The importance of proper funding
This is contrasted by the furor that came from the conservative sphere in regard to a $384,000 National Science Foundation-funded (NSF) study into duck genitalia. A tweet from CNSNews.com read “Please RT —> Gov spends $384K to study duck genitalia, cancels White House tours #sequesterhttp://ow.ly/jfgKa 1:46 PM — 20 Mar 13.“ Conservative media have been in a stir about this issue, in light of sequestration and have accused the Obama administration of wasteful spending.
This is despite the fact that the study was funded six years ago under George W. Bush.
While it can be argued that studying ducks’ sexual organs is weird, the notion of the government paying for such research is nothing of the sort.

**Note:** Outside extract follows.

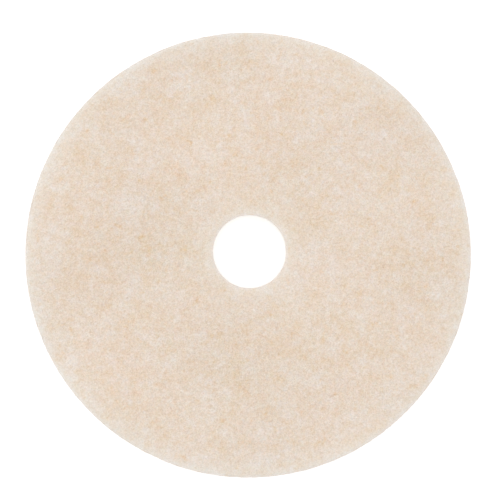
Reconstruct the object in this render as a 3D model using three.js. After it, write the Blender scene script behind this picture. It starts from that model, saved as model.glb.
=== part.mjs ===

In 2011 and 2012, almost all of the government’s research agencies — NSF, the National Institutes of Health (NIH), the National Aeronautics and Space Administration (NASA) and National Oceanographic and Atmospheric Administration (NOAA) — were put on the chopping block for budget cuts. NASA had to postpone its space launches. The NSF had to rollback on its research grants. NIH had to cancel many critical drug trials. Climate change research at NOAA was closed down.
As reported by Nature, “Such an outcome would be catastrophic … the automatic cut would slash funding for science agencies by 11 percent, starting in 2013. For the Department of Energy’s $5-billion Office of Science, even shutting down a national laboratory —- for example Fermilab, the particle-physics laboratory in Batavia, Illinois, with its $300-million annual budget — would achieve only part of the mandated savings. Granting agencies such as the NIH and the National Science Foundation (NSF) would have to lower their grant-acceptance rates to single digits.”
NSF and NIH have sponsored research that have led to 310 Nobel prizes. The world’s understanding of space comes from NASA. Tornadoes and major storms can be predicted several days before they happen because of NOAA.
While fighting to keep unneeded and unwanted military programs may seem productive to some legislators, the loss of scientific progress threatens the nation’s livelihood. Inventions that are essential to everyday life — the Internet, unleaded gasoline, almost every vaccine and surgical procedure, the computer, the microwave, etc. — came because of federal government investment into their development.